The most characteristic structure of the "cony-garth" ("rabbit-yard") is the pillow mound. These were "pillow-like", oblong mounds with flat tops, frequently described as being "cigar-shaped", and sometimes arranged like the letter ⟨E⟩ or into more extensive, interconnected rows. Often these were provided with pre-built, stone-lined tunnels. The preferred orientation was on a gentle slope, with the arms extending downhill, to facilitate drainage. The soil needed to be soft, to accommodate further burrowing.

This type of architecture and animal husbandry has become obsolete, but numerous pillow mounds are still to be found in Britain, some of them maintained by English Heritage, with the greatest density being found on Dartmoor.

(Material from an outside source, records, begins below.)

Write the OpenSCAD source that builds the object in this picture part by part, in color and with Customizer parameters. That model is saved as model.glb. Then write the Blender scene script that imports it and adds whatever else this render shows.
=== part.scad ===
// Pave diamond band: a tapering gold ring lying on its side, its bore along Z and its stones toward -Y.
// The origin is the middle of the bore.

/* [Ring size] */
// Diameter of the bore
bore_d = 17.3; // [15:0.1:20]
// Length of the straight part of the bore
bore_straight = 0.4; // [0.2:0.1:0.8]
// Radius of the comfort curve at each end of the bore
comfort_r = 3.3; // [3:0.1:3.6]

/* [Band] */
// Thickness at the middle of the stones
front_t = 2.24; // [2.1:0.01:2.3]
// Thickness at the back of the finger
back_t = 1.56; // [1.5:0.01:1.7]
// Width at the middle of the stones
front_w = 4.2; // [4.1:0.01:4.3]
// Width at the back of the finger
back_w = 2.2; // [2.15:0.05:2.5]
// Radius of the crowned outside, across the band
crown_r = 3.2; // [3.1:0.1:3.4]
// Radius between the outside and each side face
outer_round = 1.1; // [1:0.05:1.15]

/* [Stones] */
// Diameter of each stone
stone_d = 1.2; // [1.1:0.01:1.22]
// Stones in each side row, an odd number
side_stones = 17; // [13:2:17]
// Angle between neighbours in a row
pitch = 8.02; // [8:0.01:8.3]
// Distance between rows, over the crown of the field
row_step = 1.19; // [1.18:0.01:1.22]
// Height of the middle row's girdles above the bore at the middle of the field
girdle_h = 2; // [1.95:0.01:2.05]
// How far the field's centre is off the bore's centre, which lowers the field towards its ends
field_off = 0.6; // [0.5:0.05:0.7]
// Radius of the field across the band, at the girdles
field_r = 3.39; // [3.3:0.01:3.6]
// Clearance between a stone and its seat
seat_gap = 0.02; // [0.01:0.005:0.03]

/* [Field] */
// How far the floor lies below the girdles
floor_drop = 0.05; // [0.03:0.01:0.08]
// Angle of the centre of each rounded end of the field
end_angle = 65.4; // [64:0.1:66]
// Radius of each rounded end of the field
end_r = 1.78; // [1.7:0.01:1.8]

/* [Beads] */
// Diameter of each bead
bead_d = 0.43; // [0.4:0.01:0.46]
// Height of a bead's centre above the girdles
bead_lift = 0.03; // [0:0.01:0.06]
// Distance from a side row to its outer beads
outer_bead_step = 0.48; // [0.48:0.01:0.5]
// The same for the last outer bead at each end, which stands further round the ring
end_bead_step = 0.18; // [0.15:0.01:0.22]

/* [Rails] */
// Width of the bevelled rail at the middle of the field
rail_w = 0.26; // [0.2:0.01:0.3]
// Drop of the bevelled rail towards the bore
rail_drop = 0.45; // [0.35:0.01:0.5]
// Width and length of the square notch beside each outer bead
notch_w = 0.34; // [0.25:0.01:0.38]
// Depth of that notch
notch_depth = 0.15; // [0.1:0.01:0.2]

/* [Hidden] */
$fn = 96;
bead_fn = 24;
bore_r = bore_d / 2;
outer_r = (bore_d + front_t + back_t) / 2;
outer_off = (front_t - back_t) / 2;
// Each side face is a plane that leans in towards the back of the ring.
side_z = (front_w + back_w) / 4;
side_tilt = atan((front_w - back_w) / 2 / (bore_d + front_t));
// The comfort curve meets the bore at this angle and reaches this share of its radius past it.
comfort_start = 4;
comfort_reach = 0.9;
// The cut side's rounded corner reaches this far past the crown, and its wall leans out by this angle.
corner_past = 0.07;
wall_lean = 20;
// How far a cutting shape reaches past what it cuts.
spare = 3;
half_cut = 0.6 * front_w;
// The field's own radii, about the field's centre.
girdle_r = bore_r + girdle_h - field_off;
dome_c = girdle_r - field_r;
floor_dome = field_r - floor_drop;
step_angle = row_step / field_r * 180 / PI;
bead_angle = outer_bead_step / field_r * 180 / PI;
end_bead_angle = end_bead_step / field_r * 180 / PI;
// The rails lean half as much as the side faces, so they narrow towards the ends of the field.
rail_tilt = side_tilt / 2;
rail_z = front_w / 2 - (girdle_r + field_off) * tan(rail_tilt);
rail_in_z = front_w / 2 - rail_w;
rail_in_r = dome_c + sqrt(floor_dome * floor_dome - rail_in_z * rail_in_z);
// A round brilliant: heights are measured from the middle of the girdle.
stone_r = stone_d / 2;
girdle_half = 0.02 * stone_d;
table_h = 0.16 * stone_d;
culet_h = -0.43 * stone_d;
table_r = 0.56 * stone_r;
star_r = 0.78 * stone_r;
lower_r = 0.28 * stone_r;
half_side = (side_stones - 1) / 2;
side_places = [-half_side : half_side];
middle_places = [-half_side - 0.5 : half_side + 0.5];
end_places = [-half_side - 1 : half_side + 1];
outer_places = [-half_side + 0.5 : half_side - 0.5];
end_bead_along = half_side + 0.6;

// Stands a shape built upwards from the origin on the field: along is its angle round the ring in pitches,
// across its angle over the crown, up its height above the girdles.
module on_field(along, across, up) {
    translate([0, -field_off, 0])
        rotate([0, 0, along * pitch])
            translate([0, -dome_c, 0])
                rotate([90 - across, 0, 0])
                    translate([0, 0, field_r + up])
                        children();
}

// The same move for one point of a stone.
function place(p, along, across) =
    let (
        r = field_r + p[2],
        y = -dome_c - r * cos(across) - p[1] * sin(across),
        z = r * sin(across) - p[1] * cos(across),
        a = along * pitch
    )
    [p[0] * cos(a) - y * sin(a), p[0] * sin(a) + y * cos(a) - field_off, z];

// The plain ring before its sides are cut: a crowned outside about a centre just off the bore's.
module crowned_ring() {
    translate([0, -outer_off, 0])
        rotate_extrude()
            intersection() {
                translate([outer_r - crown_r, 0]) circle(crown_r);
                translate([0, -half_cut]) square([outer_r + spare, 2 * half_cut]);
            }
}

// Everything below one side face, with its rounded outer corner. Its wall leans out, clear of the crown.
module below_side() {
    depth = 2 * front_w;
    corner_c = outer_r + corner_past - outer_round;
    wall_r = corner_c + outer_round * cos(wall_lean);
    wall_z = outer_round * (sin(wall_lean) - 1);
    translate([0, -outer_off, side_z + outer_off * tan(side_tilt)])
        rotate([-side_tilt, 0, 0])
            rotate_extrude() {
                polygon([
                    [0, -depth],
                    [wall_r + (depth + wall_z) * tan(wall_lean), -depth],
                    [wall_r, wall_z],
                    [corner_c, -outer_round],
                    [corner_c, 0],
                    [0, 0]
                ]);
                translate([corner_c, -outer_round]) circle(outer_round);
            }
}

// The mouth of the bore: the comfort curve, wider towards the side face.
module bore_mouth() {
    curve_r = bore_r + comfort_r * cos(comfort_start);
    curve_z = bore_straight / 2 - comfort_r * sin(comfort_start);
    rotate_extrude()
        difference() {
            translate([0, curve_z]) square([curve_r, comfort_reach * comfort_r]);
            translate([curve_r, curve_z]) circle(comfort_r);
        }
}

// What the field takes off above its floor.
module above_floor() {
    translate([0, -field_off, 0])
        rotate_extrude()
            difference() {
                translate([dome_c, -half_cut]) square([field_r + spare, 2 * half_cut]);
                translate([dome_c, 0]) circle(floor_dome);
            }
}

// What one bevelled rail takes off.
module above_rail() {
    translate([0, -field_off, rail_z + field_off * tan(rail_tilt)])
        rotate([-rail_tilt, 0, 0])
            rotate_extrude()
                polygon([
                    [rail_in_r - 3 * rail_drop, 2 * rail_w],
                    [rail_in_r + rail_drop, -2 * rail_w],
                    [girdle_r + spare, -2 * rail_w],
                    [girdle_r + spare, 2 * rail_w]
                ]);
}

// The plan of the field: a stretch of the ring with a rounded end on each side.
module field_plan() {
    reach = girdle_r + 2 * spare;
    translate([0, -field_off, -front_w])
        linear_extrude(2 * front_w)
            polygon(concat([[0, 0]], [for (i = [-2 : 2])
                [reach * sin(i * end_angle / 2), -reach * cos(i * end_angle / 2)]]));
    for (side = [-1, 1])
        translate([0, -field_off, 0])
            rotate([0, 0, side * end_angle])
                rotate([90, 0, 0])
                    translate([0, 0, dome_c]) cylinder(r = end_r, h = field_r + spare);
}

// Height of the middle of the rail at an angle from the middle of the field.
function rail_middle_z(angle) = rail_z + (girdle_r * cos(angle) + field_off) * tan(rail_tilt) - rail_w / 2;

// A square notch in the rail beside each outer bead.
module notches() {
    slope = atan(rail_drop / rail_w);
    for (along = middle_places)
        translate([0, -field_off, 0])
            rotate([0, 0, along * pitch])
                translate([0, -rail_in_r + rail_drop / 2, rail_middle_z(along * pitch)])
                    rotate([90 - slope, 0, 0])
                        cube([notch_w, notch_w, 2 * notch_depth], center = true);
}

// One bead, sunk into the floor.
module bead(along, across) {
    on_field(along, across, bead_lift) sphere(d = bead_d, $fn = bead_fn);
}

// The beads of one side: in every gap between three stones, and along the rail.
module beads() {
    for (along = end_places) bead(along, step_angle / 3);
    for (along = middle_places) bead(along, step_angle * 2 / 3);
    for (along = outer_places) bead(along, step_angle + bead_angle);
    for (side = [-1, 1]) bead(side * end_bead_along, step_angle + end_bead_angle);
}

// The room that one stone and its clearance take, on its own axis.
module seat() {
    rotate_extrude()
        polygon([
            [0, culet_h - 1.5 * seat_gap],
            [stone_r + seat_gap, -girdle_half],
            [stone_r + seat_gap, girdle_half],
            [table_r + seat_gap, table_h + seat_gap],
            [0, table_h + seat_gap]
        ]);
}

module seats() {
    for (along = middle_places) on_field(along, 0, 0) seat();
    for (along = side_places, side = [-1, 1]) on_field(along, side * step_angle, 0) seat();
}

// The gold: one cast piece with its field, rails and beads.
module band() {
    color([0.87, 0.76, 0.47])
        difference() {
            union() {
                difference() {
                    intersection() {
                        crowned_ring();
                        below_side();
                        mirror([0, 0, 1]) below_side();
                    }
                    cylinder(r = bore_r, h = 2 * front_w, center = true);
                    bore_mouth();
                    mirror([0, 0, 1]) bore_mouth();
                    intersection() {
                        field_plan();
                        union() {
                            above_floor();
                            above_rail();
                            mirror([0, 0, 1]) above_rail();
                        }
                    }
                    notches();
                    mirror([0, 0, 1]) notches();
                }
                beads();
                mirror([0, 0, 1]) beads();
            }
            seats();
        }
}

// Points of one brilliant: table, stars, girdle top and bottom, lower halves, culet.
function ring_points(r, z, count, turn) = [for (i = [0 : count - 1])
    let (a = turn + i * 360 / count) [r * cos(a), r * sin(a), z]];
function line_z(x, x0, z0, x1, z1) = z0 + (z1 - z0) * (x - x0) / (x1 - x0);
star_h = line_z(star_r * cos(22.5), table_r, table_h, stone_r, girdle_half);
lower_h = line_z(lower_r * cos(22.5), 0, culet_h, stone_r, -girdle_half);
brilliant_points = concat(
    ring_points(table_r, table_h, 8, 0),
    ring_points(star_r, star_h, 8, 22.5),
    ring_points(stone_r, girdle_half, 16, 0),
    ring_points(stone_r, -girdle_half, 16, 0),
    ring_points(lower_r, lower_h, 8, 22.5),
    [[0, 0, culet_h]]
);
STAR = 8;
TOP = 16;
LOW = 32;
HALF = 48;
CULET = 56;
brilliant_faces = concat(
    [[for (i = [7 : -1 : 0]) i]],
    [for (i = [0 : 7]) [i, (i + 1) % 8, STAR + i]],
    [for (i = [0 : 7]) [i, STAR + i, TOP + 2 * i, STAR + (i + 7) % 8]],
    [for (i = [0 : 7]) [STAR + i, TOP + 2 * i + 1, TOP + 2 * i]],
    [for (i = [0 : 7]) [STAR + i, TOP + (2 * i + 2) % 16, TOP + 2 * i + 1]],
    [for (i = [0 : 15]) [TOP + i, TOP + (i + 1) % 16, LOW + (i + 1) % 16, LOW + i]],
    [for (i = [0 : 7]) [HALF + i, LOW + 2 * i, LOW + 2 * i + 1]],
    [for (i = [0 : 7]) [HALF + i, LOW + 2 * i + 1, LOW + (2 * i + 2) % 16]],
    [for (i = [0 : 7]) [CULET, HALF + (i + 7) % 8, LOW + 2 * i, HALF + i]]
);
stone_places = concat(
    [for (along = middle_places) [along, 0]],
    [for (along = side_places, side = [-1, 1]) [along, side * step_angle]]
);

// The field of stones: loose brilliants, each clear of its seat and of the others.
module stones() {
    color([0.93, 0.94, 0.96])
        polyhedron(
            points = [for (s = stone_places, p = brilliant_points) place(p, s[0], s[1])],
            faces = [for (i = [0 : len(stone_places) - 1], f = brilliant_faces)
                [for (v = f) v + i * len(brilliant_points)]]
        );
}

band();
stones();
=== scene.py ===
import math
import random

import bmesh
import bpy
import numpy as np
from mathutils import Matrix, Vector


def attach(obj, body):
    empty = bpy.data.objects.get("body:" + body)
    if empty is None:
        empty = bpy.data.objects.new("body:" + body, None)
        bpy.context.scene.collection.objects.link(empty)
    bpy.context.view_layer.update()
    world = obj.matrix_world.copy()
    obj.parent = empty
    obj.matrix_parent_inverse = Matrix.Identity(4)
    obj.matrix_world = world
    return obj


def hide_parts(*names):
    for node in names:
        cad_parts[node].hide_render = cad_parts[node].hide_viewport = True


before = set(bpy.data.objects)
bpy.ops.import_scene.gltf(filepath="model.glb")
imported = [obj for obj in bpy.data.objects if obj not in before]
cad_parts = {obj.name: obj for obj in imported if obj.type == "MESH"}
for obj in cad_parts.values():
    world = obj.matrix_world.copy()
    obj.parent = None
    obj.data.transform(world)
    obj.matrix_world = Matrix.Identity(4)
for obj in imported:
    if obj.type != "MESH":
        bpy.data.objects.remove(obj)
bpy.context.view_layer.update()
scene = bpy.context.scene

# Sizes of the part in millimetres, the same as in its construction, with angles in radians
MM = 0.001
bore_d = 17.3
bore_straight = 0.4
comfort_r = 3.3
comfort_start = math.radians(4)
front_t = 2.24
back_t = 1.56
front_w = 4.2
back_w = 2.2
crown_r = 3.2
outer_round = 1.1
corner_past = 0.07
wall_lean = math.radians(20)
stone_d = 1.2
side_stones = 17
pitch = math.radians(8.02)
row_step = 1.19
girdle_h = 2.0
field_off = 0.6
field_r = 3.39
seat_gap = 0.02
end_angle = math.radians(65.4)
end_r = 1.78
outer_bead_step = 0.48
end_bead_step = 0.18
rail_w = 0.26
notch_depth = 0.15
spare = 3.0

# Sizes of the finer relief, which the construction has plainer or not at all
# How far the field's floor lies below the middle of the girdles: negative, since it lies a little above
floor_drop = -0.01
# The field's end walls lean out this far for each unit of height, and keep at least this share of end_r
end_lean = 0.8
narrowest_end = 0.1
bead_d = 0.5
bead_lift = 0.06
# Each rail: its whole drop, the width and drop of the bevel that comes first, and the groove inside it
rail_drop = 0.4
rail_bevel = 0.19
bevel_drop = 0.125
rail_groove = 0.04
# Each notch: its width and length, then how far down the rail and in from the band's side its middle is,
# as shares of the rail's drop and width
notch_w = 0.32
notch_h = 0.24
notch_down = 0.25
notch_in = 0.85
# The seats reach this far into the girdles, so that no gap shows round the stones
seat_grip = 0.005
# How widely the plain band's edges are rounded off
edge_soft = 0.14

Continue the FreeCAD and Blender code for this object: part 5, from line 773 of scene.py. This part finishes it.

==Further evolution of the term==
Ultimately, the term "warren" was generalized to include wild burrows. According to the 1911 Encyclopædia Britannica: The word thus became used of a piece of ground preserved for these beasts of warren. It is now applied loosely to any piece of ground, whether preserved or not, where rabbits breed.
The use is further extended to any system of burrows, e.g., "prairie dog warren". By 1649, the term was applied to inferior, crowded human accommodations and meant "cluster of densely populated living spaces" (OED). Contemporarily, the leading use seems to be in the stock phrase "warren of cubicles" in the workplace.